Link to Pubmed [PMID] – 23155168
J. Neurophysiol. 2013 Feb;109(3):711-20
Signal processing in neuritic trees is ruled by the concerted action of passive and active membrane properties that, together, determine the degree of electrical compartmentalization of these trees. We analyzed how active properties modulate spatial propagation of graded signals in a pair of nonspiking (NS) neurons of the leech. NS neurons present a very extensive neuritic tree that mediates the interaction with all the excitatory motoneurons in leech ganglia. NS cells express voltage-activated Ca(2+) conductances (VACCs) that, under certain experimental conditions, evoke low-threshold spikes. We studied the distribution of calcium transients in NS neurons loaded with fluorescent calcium probes in response to low-threshold spikes, electrical depolarizing pulses, and synaptic inputs.
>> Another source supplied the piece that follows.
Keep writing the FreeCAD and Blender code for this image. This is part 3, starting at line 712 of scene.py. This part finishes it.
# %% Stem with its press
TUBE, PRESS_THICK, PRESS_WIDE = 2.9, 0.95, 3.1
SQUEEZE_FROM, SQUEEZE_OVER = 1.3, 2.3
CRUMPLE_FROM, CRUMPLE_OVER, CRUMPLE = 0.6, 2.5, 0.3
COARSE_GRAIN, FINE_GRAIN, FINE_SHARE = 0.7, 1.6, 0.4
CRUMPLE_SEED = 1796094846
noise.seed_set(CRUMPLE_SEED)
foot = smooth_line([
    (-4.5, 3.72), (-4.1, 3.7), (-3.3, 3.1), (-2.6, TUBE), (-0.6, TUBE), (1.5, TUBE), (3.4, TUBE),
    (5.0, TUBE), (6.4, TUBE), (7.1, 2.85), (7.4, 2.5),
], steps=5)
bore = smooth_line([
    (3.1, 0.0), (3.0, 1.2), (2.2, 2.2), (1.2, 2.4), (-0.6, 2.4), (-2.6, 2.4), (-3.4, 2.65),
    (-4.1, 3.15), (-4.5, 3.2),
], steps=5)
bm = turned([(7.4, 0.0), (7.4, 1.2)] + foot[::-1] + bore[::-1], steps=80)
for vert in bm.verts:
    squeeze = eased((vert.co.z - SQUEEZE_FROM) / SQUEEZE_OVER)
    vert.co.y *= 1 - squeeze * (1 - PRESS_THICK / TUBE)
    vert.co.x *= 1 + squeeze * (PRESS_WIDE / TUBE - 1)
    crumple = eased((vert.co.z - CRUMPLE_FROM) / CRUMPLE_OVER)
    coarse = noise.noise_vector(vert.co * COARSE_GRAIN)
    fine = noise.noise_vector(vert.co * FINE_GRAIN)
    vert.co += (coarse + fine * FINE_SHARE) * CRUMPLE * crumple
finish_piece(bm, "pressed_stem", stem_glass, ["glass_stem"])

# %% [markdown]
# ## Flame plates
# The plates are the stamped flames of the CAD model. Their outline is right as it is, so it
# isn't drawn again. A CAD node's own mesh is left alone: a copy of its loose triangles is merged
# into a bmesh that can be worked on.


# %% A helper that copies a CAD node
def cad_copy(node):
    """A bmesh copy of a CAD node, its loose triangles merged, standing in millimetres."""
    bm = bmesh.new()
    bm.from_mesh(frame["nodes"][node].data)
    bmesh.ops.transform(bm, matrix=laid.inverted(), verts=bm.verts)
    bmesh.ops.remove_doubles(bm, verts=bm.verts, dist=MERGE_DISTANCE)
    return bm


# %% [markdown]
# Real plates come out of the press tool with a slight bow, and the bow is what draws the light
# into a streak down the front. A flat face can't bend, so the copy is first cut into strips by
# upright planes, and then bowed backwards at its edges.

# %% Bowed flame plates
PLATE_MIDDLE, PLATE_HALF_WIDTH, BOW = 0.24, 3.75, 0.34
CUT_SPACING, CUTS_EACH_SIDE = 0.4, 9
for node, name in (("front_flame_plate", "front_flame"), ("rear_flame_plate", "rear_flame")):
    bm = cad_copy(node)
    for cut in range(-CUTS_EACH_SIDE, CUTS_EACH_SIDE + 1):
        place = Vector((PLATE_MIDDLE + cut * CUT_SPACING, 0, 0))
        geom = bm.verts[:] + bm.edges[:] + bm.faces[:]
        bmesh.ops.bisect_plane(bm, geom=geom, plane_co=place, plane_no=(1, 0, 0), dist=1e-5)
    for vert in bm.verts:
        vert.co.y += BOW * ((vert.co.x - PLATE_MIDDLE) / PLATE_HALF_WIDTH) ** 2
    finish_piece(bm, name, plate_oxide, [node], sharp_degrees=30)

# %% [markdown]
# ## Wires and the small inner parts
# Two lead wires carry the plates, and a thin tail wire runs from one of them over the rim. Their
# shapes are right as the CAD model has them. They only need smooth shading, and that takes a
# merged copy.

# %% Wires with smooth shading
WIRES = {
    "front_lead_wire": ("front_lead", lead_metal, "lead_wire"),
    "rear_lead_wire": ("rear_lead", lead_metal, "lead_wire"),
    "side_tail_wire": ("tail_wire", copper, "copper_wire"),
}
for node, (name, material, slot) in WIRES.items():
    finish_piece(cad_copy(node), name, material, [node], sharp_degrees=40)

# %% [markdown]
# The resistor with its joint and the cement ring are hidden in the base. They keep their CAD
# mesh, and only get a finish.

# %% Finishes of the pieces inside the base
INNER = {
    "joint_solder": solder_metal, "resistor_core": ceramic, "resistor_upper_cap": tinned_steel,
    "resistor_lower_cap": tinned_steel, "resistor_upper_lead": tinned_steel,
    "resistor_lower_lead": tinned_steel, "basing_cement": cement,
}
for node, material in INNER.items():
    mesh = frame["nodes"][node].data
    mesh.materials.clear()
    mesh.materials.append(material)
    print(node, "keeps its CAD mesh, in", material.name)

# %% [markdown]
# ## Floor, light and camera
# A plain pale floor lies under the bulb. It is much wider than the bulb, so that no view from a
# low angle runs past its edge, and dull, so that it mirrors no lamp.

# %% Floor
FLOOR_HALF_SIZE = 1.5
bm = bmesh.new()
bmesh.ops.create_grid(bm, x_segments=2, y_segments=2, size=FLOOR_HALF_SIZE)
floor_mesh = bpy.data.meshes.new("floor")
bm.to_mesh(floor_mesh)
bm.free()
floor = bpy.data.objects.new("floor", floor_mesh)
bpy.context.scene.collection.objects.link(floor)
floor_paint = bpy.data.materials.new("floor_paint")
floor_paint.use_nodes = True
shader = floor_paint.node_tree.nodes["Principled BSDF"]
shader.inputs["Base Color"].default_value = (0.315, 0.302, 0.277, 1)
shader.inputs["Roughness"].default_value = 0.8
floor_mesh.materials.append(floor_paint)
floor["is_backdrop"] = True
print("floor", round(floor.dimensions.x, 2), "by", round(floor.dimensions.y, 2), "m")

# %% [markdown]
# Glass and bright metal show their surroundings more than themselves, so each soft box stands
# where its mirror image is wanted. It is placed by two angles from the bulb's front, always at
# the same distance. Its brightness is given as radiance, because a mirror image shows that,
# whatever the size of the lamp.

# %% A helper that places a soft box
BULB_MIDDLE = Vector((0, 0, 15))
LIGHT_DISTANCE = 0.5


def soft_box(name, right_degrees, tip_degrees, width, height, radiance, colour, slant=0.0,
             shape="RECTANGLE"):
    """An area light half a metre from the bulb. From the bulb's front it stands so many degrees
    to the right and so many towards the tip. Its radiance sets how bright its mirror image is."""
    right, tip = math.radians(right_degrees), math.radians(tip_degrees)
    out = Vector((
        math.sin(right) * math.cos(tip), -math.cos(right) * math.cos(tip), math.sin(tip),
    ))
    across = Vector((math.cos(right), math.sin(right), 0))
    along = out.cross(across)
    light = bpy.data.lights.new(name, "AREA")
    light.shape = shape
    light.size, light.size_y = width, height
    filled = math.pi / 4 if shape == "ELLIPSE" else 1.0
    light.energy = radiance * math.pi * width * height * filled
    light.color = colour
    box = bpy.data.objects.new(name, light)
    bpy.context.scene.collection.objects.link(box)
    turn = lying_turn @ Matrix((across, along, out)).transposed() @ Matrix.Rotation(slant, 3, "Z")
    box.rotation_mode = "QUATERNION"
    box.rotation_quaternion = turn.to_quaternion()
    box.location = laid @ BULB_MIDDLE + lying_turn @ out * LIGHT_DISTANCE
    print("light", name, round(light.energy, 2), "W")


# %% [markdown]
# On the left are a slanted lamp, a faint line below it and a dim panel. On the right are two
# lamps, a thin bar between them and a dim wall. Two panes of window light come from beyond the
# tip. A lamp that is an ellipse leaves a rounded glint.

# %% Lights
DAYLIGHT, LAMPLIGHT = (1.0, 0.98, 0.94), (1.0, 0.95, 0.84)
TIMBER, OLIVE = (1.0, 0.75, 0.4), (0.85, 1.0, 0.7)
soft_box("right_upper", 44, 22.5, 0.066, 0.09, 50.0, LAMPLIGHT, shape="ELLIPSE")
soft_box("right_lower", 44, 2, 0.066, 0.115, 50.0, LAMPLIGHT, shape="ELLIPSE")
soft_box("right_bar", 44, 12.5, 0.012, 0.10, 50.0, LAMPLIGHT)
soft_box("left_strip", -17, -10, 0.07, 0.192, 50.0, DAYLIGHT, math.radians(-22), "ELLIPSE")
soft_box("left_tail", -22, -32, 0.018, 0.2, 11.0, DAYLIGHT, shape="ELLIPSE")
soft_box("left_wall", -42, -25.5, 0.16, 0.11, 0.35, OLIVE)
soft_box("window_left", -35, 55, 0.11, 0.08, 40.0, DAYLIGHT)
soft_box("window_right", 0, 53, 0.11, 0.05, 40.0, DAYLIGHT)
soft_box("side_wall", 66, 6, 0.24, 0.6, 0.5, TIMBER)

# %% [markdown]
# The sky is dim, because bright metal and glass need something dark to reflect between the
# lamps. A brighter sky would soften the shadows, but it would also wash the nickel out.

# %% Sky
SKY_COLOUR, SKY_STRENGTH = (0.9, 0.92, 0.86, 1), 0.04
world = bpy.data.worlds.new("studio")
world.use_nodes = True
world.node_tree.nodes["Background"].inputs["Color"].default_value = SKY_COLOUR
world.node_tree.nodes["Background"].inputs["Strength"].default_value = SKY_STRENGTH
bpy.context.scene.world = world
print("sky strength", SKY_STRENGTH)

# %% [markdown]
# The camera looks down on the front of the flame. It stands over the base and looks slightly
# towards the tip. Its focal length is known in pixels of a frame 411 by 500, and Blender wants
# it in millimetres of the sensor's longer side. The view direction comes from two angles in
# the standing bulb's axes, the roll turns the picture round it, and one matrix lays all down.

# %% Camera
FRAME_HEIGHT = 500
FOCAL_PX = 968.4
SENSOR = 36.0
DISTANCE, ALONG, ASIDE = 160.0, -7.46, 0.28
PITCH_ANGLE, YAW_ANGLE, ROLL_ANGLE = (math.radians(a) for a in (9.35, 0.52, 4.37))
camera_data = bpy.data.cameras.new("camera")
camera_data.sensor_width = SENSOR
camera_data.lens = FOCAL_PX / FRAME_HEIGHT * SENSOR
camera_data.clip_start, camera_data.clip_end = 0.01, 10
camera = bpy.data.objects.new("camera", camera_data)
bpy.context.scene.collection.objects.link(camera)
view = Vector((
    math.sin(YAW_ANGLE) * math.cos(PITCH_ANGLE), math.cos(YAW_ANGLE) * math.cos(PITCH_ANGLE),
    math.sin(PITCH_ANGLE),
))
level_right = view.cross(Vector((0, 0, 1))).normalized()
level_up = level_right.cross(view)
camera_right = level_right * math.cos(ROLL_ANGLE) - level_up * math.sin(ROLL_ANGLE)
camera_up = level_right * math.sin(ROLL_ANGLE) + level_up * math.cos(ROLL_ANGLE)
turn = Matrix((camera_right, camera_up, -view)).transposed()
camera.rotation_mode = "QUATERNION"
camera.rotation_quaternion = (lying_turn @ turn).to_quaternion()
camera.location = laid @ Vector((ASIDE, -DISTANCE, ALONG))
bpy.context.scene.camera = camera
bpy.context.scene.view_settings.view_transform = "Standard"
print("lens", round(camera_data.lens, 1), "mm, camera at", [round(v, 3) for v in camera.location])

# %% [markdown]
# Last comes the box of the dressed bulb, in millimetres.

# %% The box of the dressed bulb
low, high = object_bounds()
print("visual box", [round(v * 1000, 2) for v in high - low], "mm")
The three types of stimuli evoked calcium transients of similar characteristics in the four main branches of the neuron. The magnitude of the calcium transients evoked by electrical pulses was a graded function of the change in NS membrane potential and depended on the baseline potential level. The underlying VACCs were partially inactivated at rest and strongly inactivated at -20 mV. Stimulation of mechanosensory pressure cells evoked calcium transients in NS neurons whose amplitude was a linear function of the amplitude of the postsynaptic response. The results evidenced that VACCs aid an efficient propagation of graded signals, turning the vast neuritic tree of NS cells into an electrically compact structure.